A new poll from one of Canada's leading mental health organizations says Ontario residents are bracing for a mental health crisis triggered by the COVID-19 pandemic.
The survey from the Ontario division of the Canadian Mental Health Association is the first in a series of three questionnaires meant to gauge the impact the outbreak and its various ripple effects will have on the way Ontario residents feel and behave.
The majority of the 1,001 respondents to the online poll conducted by Pollara say they fear the effects COVID-19 will have on the national economy, the future for both older and younger generations, personal finances and the well-being of friends and family.
The survey found 53 per cent of participants worry about their own mental health as a result of the pandemic, while 67 per cent say they're concerned about the toll on their loved ones.
The survey also found 23 per cent of respondents admit to increasing their use of substances such as alcohol, cannabis and tobacco.
CMHA Ontario says the survey's findings all point to a looming surge in demand for mental health supports that the province's existing systems simply aren't equipped to handle.
"The poll confirms that Ontarians have figured it out and we're headed for a mental health crisis," Ontario division CEO Camille Quenneville said in a telephone interview.
Quenneville said Ontario's mental health system was stretched thin prior to the pandemic, leaving little room to respond to the new demands caused by the widespread upheaval that's taken place since COVID-19 became a public health emergency.
Quenneville said she was struck by survey results showing respondents were more willing to express concern for abstract issues and other people than admit to facing struggles themselves.
About 90 per cent of survey participants said they feared the pandemic would have a detrimental effect on the economy, with 69 per cent saying that translated to anxiety over their personal finances.
The poll found 79 per cent of participants worried about the future, with 87 per cent fearing for older generations and 71 per cent nervous for the effect on younger Canadians.
Quenneville said mental health struggles are almost inevitable given these wide-spread stress factors, adding the fact that only about half of survey respondents would admit to concern for their own mental health speaks to the powerful stigma that still prevails in much of society.
The poll's findings around substance use also tell a cautionary tale, said Quenneville.
"They're not fine," she said of survey respondents who say they're turning to booze and cannabis more often and at different times of the day than they did prior to the pandemic. "I worry a lot about people not piecing together the fact that this is about their mental health and the coping mechanisms they're choosing."
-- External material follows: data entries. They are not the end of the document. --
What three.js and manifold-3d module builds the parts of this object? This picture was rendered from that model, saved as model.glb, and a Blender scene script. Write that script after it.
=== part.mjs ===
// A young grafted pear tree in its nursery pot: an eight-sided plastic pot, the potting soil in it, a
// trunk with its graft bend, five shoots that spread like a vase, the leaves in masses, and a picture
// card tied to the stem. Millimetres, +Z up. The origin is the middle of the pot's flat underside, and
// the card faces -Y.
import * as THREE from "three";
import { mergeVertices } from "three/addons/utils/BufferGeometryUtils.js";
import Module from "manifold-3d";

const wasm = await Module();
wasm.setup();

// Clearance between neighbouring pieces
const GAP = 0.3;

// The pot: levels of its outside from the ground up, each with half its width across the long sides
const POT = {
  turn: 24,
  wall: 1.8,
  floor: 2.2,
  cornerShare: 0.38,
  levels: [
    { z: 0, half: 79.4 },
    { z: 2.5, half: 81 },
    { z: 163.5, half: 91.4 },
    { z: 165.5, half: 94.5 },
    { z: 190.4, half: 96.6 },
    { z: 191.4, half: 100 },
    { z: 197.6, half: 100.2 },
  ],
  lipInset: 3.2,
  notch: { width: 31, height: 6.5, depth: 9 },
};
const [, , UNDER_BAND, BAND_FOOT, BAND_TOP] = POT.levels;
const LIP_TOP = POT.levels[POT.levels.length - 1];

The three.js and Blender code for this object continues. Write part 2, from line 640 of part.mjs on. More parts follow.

The polling industry's professional body, the Marketing Research and Intelligence Association, says online surveys cannot be assigned a margin of error as they are not a random sample and therefore are not necessarily representative of the whole population.
Adrienne Spafford, CEO of Addictions and Mental Health Ontario, said data beyond the CMHA survey suggests provincial systems will see an influx of patients in the months ahead.
Spafford said that while many people using alcohol and drugs more regularly now will be able to revert to previous habits once public health restrictions ease, some won't be able to do so.
"We were already a system under strain," she said, noting wait times for treatment could range from anywhere from six months to two years depending on both the patient's needs and the part of the province they live in. "We need to make some pretty hefty investments in services and supports across the full continuum."
The Ontario Ministry of Health, which oversees mental health in the province, recently announced $12 million to expand virtual and online supports during the pandemic, but would not comment on specific plans for the aftermath of the outbreak.
"Our government will continue to work to ensure that all Ontarians are truly supported on their journey toward mental wellness," spokeswoman Hayley Chazan said in a statement.